課題図書は、「社会起業家の仲本千津さんが、アフリカのウガンダでバッグ工房を立ち上げるまで」を描いた記録・伝記的作品。読書感想文ではただ内容の感想を述べるのではなく、作者の生き方や信念・行動と葛藤、背景等との「対話」を通し自身の中に眠っていた記憶や感情、価値観を呼び覚まし、再構成したり新しい発想に辿り着くことが重要です。
楓子さんは千津さんの考えに疑問や課題意識を持ちながら理解を深め、現代に生きる女性や私たちの本当の意味での自立・自律した幸福な生き方について考察している点が高評価につながりました。楓子さんははじめ、千津さんが「人を救いたい」といいながら、なぜアフリカでバッグ工房を立ち上げるに至ったのかという点に疑問を抱きます。
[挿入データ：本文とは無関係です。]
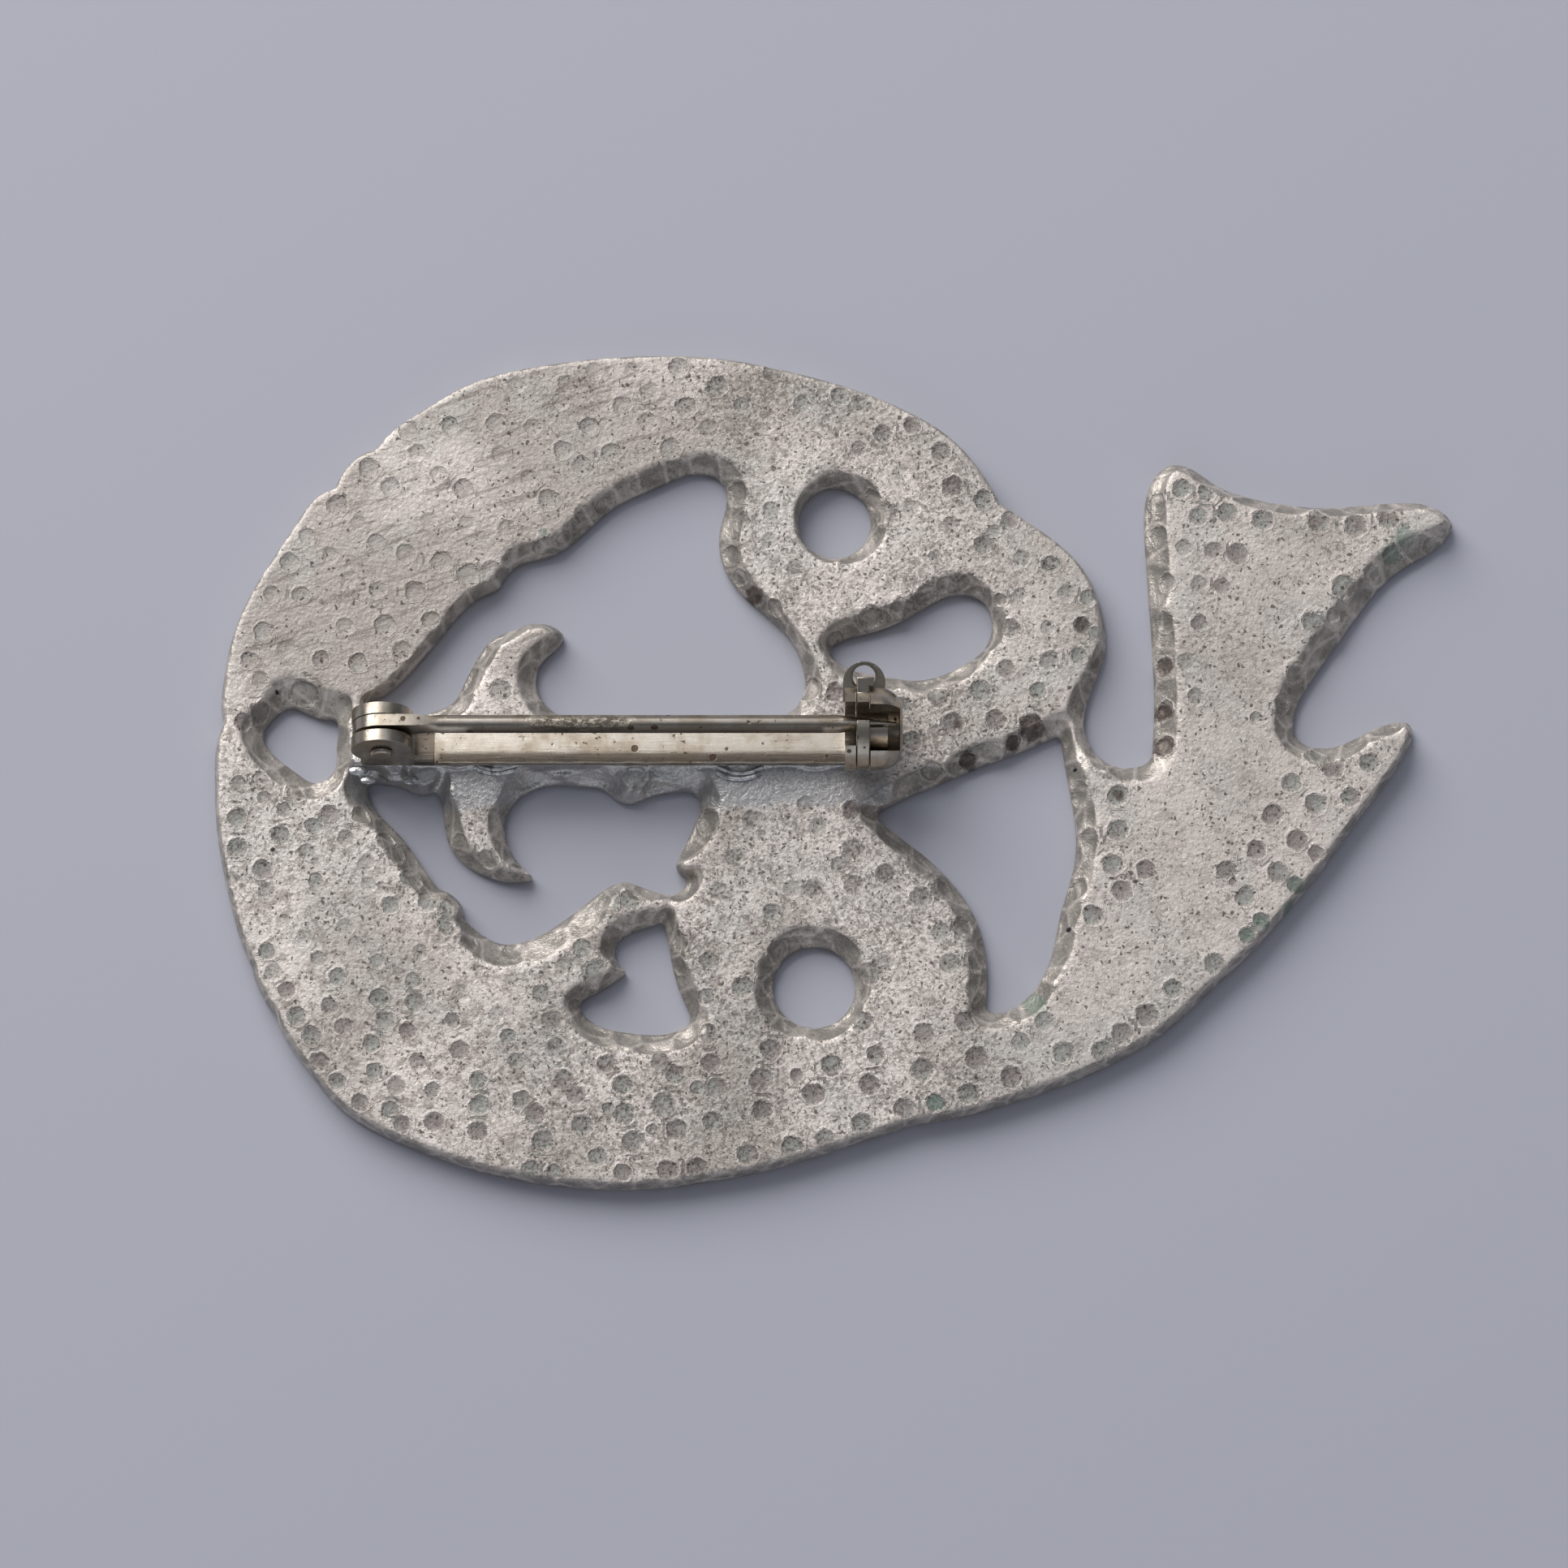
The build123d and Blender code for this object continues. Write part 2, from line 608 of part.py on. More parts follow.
def mouth(x, length, bore, upper_edge, depth):
    """Cuts the catch's mouth: straight up past the pin and slanting on the open side."""
    sine = math.sin(catch_lean)
    cosine = math.cos(catch_lean)
    far = 2.0 * housing_radius
    edges = [
        (upper_edge, 0.0),
        (upper_edge, far),
        (-depth * cosine - far * sine, -depth * sine + far * cosine),
        (-depth * cosine, -depth * sine),
        (0.0, 0.0),
    ]
    with BuildSketch(section_plane(x)) as face:
        with Locations((housing_offset, housing_height)):
            Circle(bore)
        with BuildLine():
            Polyline(*[(housing_offset + v, housing_height + w) for v, w in edges], close=True)
        make_face()
    extrude(face.sketch, amount=length, mode=Mode.SUBTRACT)


# The fixed housing of the catch: a cheek, a domed hollow nose, a saddle and a loop
with BuildPart() as catch_housing:
    nose = disc(nose_left, housing_radius, nose_length)
    rims = catch_housing.edges().filter_by(GeomType.CIRCLE).sort_by(Axis.X)
    fillet(rims[-1], nose_fillet)
    disc(cheek_left, housing_radius, cheek_width)
    with BuildSketch(section_plane(cheek_left)) as saddle:
        with Locations((0.0, strip_thickness + part_gap)):
            Rectangle(bar_width, saddle_height, align=(Align.CENTER, Align.MIN))
    extrude(saddle.sketch, amount=tongue_right - cheek_left)
    with BuildSketch(catch_plane(loop_top - loop_thickness)) as loop:
        with Locations((loop_x, loop_reach)):
            Circle(loop_radius)
        with Locations((loop_x, loop_root)):
            Rectangle(2.0 * loop_radius, loop_reach - loop_root, align=(Align.CENTER, Align.MIN))
        with Locations((loop_x, loop_hole_reach)):
            Circle(loop_hole, mode=Mode.SUBTRACT)
    extrude(loop.sketch, amount=loop_thickness)
    with BuildSketch(catch_plane(loop_top - loop_step)) as step:
        with Locations((loop_x, loop_hole_reach)):
            Circle(loop_step_radius)
    extrude(step.sketch, amount=loop_step + part_gap, mode=Mode.SUBTRACT)
    disc(cheek_right, ring_radius + running_gap, ring_slot, mode=Mode.SUBTRACT)
    disc(nose_left, sleeve_radius + running_gap, nose_length - nose_wall, mode=Mode.SUBTRACT)
    pin_side = eye_offset - housing_offset + wire_radius + part_gap
    mouth(cheek_left, cheek_width, cheek_bore, pin_side, mouth_depth)
    mouth(
        nose_left,
        nose_length - nose_wall,
        sleeve_radius + running_gap,
        pin_side - nose_pin_relief,
        sleeve_radius + running_gap,
    )
catch_housing.part.label = "catch_housing"

# The turning ring of the catch, whose gap stands open over the pin
with BuildPart() as catch_ring:
    disc(cheek_right + running_gap, ring_radius, ring_slot - 2.0 * running_gap)
    disc(nose_left - running_gap, sleeve_radius, sleeve_length)
    with BuildSketch(catch_plane(tab_lift)) as stem:
        with Locations((ring_middle, tab_root)):
            Rectangle(
                ring_slot - 2.0 * running_gap,
                housing_radius + tab_gap - tab_root + part_gap,
                align=(Align.CENTER, Align.MIN),
            )
    extrude(stem.sketch, amount=tab_thickness)
    with BuildSketch(catch_plane(tab_lift)) as tab:
        with Locations((tab_left, housing_radius + tab_gap)):
            Rectangle(tab_width, tab_height, align=(Align.MIN, Align.MIN))
    extrude(tab.sketch, amount=tab_thickness)
    disc(cheek_right, ring_bore, ring_slot + sleeve_length, mode=Mode.SUBTRACT)
    with BuildSketch(section_plane(cheek_right)) as gap:
        with Locations((eye_offset, housing_height)):
            Rectangle(
                2.0 * (wire_radius + ring_gap_side),
                2.0 * ring_radius,
                align=(Align.CENTER, Align.MIN),
            )
    extrude(gap.sketch, amount=ring_slot + sleeve_length, mode=Mode.SUBTRACT)
catch_ring.part.label = "catch_ring"

os.makedirs("parts", exist_ok=True)
for piece in (plate, base_bar, hinge_rivet, pin, catch_housing, catch_ring):
    export_step(piece.part, f"parts/{piece.part.label}.step")
    print(piece.part.label, len(piece.part.solids()), piece.part.is_valid, piece.part.volume)
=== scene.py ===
"""A pierced pewter brooch that lies on its front, so its back and its locking pin are uppermost.

The pin back keeps the shapes of the fixed frame and gets its finish here. The cast plate is dressed
again: its back is struck with round punch marks, its bevels are uneven and its edges are worn.
"""

import logging
import math
from collections.abc import Sequence
from dataclasses import dataclass, field
from enum import Enum
from typing import Any, Union

import bmesh
import bpy
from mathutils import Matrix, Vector


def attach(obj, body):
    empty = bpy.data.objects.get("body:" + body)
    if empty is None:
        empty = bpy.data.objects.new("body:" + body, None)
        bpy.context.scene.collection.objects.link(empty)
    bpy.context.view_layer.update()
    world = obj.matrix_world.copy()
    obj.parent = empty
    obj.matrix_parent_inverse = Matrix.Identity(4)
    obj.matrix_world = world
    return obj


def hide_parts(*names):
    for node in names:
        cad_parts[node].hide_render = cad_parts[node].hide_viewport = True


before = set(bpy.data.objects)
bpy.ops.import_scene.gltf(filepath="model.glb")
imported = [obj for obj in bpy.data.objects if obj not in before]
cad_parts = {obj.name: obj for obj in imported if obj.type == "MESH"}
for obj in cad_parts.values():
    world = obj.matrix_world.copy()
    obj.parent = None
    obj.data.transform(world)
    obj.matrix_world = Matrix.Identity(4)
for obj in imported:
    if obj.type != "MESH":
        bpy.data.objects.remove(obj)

MM = 0.001
WELD_REACH = 0.001 * MM
log = logging.getLogger("brooch")

Colour = tuple[float, float, float, float]
# The value at which a smooth step is 0, and the value at which it is 1.
Step = tuple[float, float]
# A cloudy pattern's scale, its number of finer layers and how strong they are.
Cloud = tuple[float, float, float]
CLOUD_MIDDLE = 0.5


def srgb(red: float, green: float, blue: float) -> Colour:
    """A linear colour from screen values of 0 to 255.

    Args:
        red: The screen's red.
        green: The screen's green.
        blue: The screen's blue.

    Returns:
        The linear colour, fully opaque.
    """
    parts = [value / 255.0 for value in (red, green, blue)]
    linear = [p / 12.92 if p <= 0.04045 else ((p + 0.055) / 1.055) ** 2.4 for p in parts]
    return (*linear, 1.0)


RUBBED_PEWTER = srgb(238, 226, 216)
PIT_BROWN = srgb(74, 65, 59)


class Metal(Enum):
    """The metals of the brooch, by the names of their slots."""

    PEWTER = "pewter"
    NICKEL_SILVER = "nickel_silver"


@dataclass(frozen=True)
class Grain:
    """A cloudy pattern that is cut to a share between two of its values.

    Attributes:
        scale: How fine it is, in clouds to the millimetre.
        detail: How many finer layers it has.
        roughness: How strong the finer layers are.
        low: The value at which the share is 0.
        high: The value at which the share is 1.
    """

    scale: float
    detail: float
    roughness: float
    low: float
    high: float


@dataclass(frozen=True)
class Stretch:
    """A stretch of a value, with soft ends that lie inside it.

    Attributes:
        start: Where it begins.
        stop: Where it ends.
        rise: How long its soft beginning is.
        fall: How long its soft end is.
    """

    start: float
    stop: float
    rise: float
    fall: float


class Wire:
    """One output of a node, with arithmetic that adds Math nodes to its tree."""

    def __init__(self, bench: "NodeBench", socket: bpy.types.NodeSocket) -> None:
        """Keeps the output and the bench that its tree is built on."""
        self.bench = bench
        self.socket = socket

    def __add__(self, other: "Term") -> "Wire":
        """The sum."""
        return self.bench.math("ADD", self, other)

    def __sub__(self, other: "Term") -> "Wire":
        """The difference."""
        return self.bench.math("SUBTRACT", self, other)

    def __rsub__(self, other: "Term") -> "Wire":
        """The difference, with this output taken away."""
        return self.bench.math("SUBTRACT", other, self)

    def __mul__(self, other: "Term") -> "Wire":
        """The product."""
        return self.bench.math("MULTIPLY", self, other)

    def __truediv__(self, other: "Term") -> "Wire":
        """The quotient."""
        return self.bench.math("DIVIDE", self, other)

    def __rtruediv__(self, other: "Term") -> "Wire":
        """The quotient, with this output below."""
        return self.bench.math("DIVIDE", other, self)

    __radd__ = __add__
    __rmul__ = __mul__


Term = Union[Wire, float]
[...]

アフリカのウガンダにはシングルマザーが多く、千津さんはそういった方々のためにバッグ工房を立ち上げています。楓子さんはそこで彼女たちの自立を促すことで、女性たちだけではなく周囲にいる子どもたちを含めた生活レベルの向上に寄与することが千津さんの狙いだったのだと気付きます。
人は行動を起こすとき、目先の利益や短期的な成果に気を取られがちです。しかし、本当に必要なのは長期的な視点です。「ミシンの音」の変化に気づいた楓子さんには、きっと千津さんの想いも伝わっていると思います。ぜひ自分らしく輝ける場所を見つけてください。